# START OF PROVIDED INFORMATION

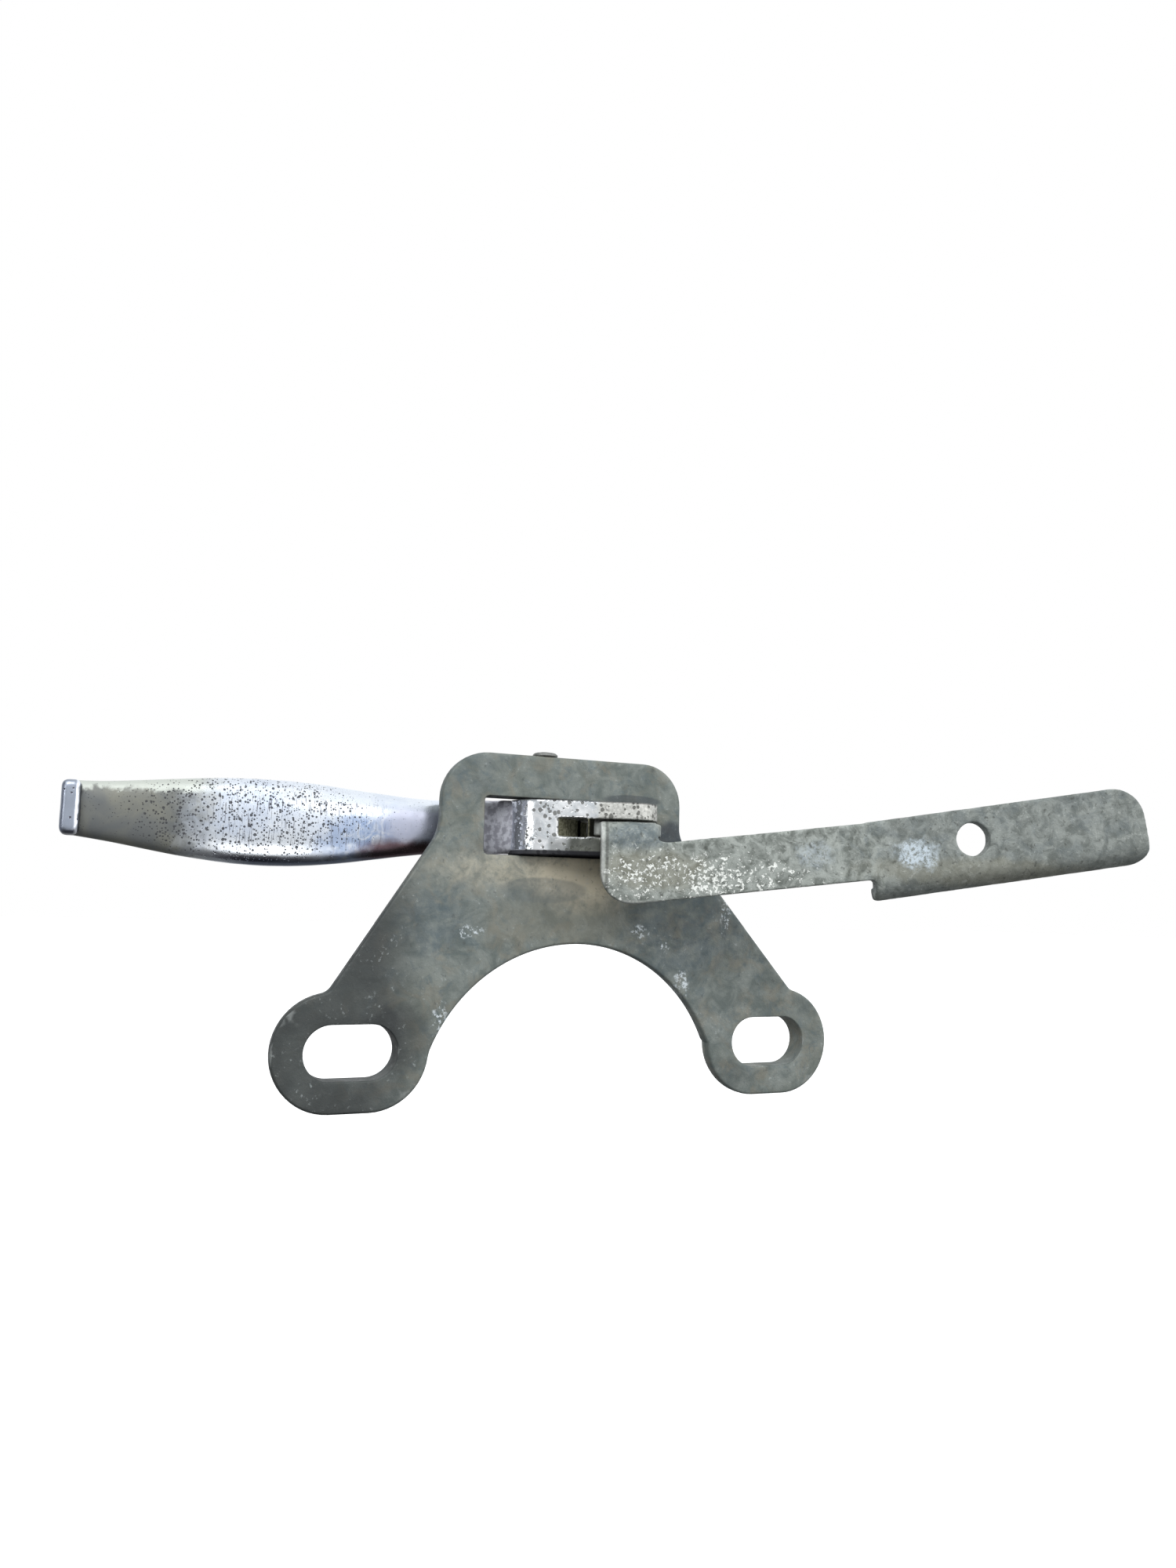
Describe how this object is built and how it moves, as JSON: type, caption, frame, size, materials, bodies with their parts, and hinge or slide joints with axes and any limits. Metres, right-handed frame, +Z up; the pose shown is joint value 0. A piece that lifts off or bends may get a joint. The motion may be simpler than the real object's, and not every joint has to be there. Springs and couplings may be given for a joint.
{
  "type": "toggle latch",
  "caption": "Slotted arch-shaped mounting plate with a chrome hand lever pivoted in its window and a flat stamped draw link pinned in the lever's fork.",
  "frame": {"origin": "on the plate's rear mounting face, midway between the ears, in the solid bridge between the window and the round relief", "axes": "+X along the plate towards the draw link, +Y out of the rear mounting face, +Z up from the ears to the block"},
  "size_m": [0.178, 0.0544, 0.0616],
  "materials": {
    "plate_zinc": "dull weathered zinc plate, mottled grey green",
    "link_zinc": "dull weathered zinc plate with white oxide",
    "lever_chrome": "polished, pitted",
    "pin_steel": "dull"
  },
  "bodies": {
    "plate": {"mounting_plate": "plate_zinc", "pivot_pin": "pin_steel"},
    "lever": {"hand_lever": "lever_chrome", "link_pin": "pin_steel"},
    "link": {"draw_link": "link_zinc"}
  },
  "joints": [
    {"name": "lever_swing", "type": "hinge", "parent": "plate", "child": "lever", "pos_m": [-0.0063, -0.00237, 0.01315], "axis": [0, 0, -1], "range_deg": [0, 100]},
    {"name": "link_swing", "type": "hinge", "parent": "lever", "child": "link", "pos_m": [0.00794, -0.00675, 0.01315], "axis": [0, 0, 1], "range_deg": [-1.5, 42]}
  ]
}
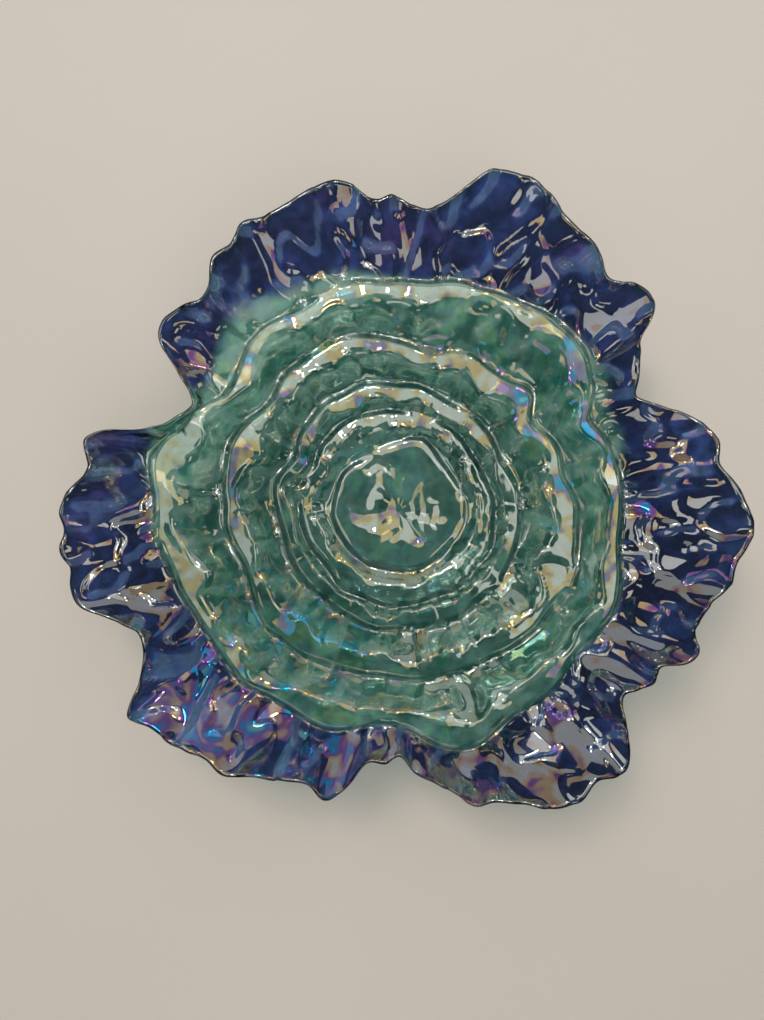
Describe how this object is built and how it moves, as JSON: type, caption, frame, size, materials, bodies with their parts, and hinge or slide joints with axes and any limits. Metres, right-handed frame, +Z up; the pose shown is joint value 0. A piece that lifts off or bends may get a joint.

# END OF PROVIDED INFORMATION

Print the records above in full, exactly.

FINAL RESULT →
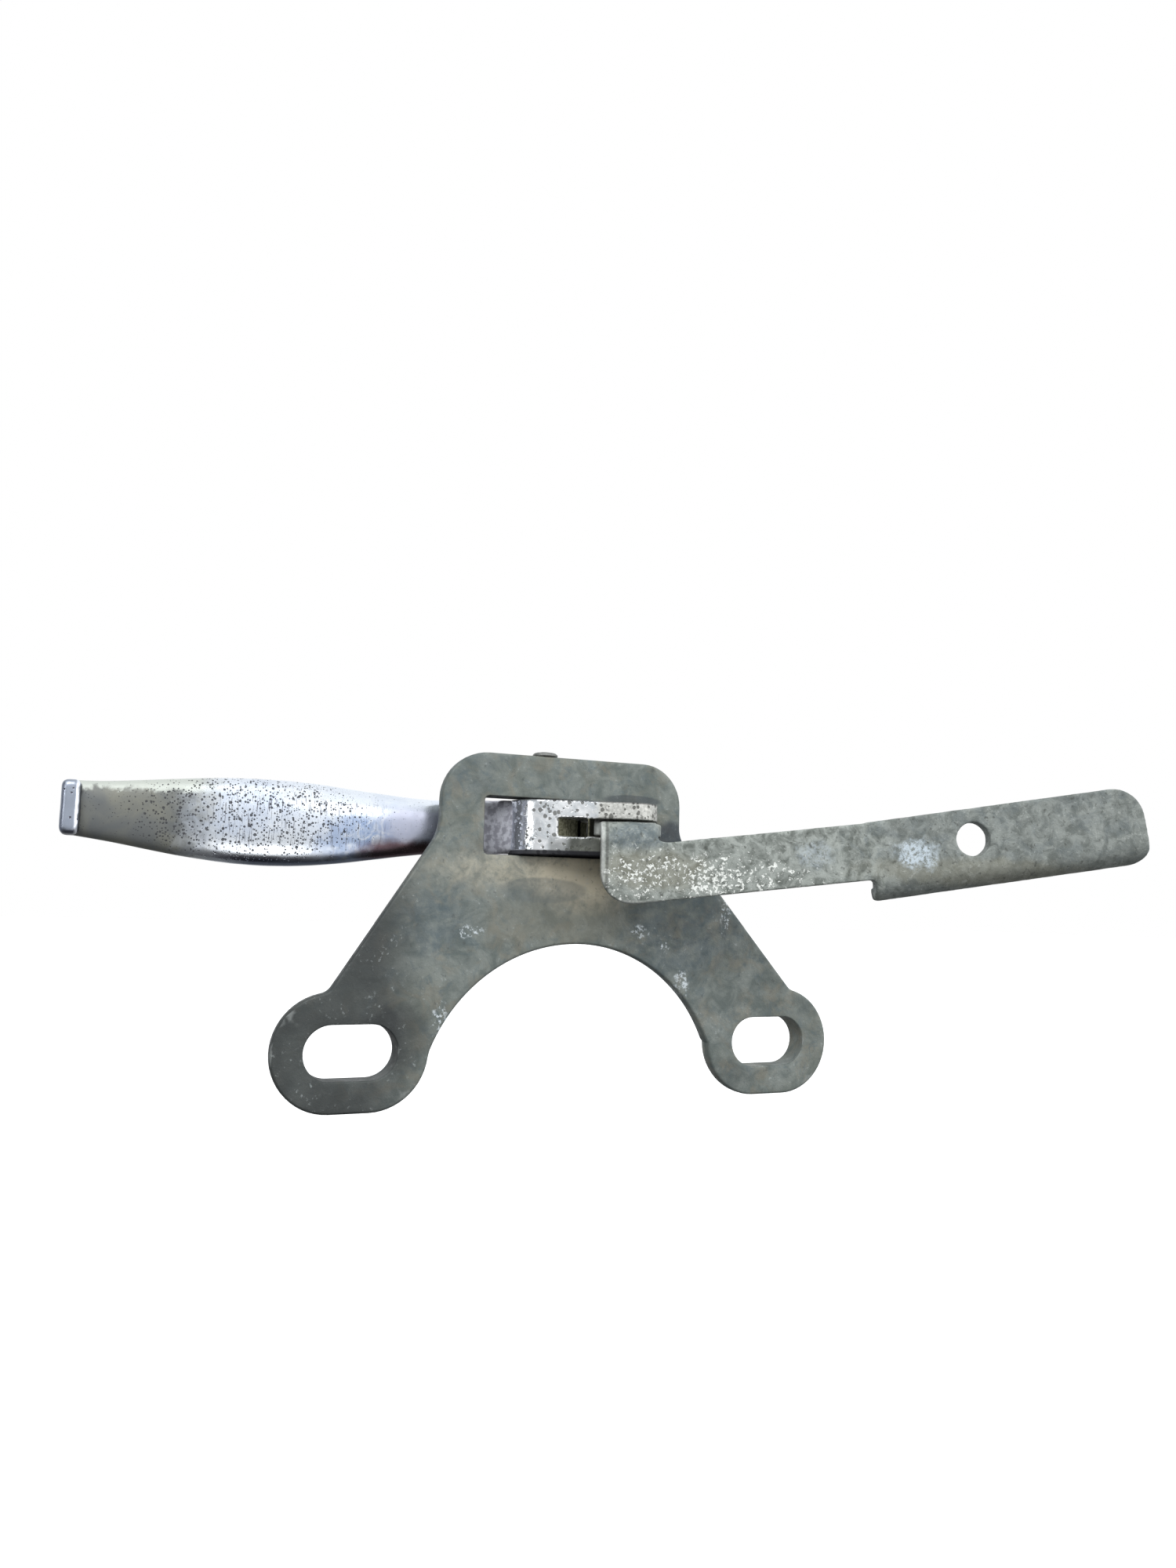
Describe how this object is built and how it moves, as JSON: type, caption, frame, size, materials, bodies with their parts, and hinge or slide joints with axes and any limits. Metres, right-handed frame, +Z up; the pose shown is joint value 0. A piece that lifts off or bends may get a joint. The motion may be simpler than the real object's, and not every joint has to be there. Springs and couplings may be given for a joint.
{
  "type": "toggle latch",
  "caption": "Slotted arch-shaped mounting plate with a chrome hand lever pivoted in its window and a flat stamped draw link pinned in the lever's fork.",
  "frame": {"origin": "on the plate's rear mounting face, midway between the ears, in the solid bridge between the window and the round relief", "axes": "+X along the plate towards the draw link, +Y out of the rear mounting face, +Z up from the ears to the block"},
  "size_m": [0.178, 0.0544, 0.0616],
  "materials": {
    "plate_zinc": "dull weathered zinc plate, mottled grey green",
    "link_zinc": "dull weathered zinc plate with white oxide",
    "lever_chrome": "polished, pitted",
    "pin_steel": "dull"
  },
  "bodies": {
    "plate": {"mounting_plate": "plate_zinc", "pivot_pin": "pin_steel"},
    "lever": {"hand_lever": "lever_chrome", "link_pin": "pin_steel"},
    "link": {"draw_link": "link_zinc"}
  },
  "joints": [
    {"name": "lever_swing", "type": "hinge", "parent": "plate", "child": "lever", "pos_m": [-0.0063, -0.00237, 0.01315], "axis": [0, 0, -1], "range_deg": [0, 100]},
    {"name": "link_swing", "type": "hinge", "parent": "lever", "child": "link", "pos_m": [0.00794, -0.00675, 0.01315], "axis": [0, 0, 1], "range_deg": [-1.5, 42]}
  ]
}
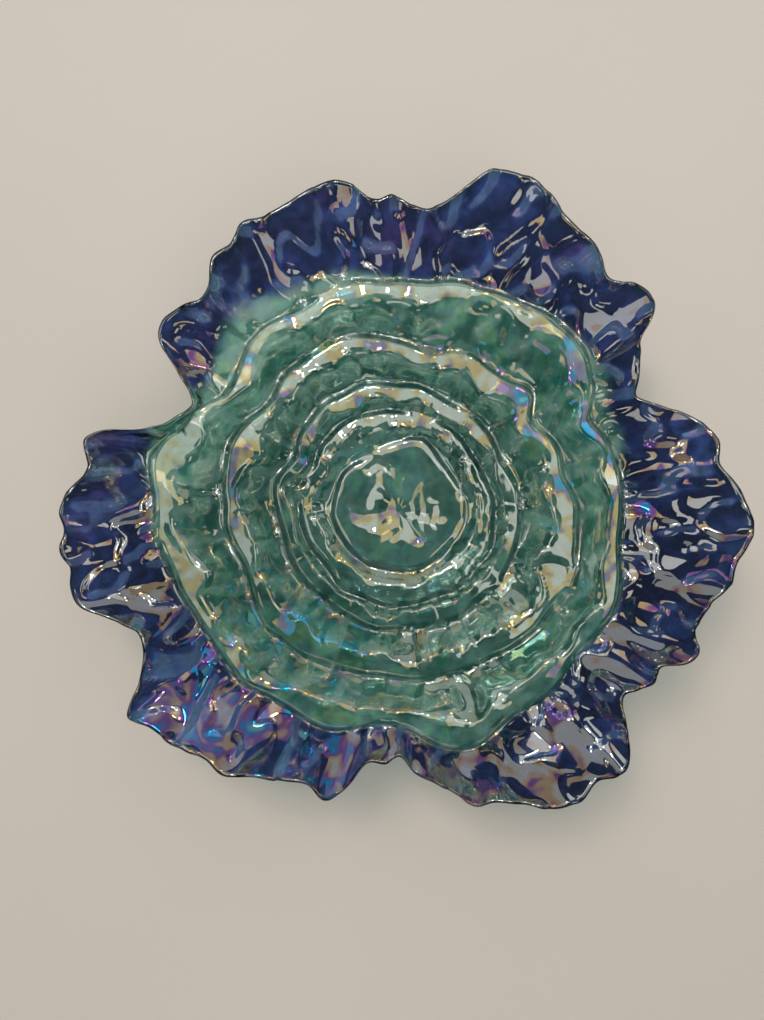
Describe how this object is built and how it moves, as JSON: type, caption, frame, size, materials, bodies with their parts, and hinge or slide joints with axes and any limits. Metres, right-handed frame, +Z up; the pose shown is joint value 0. A piece that lifts off or bends may get a joint.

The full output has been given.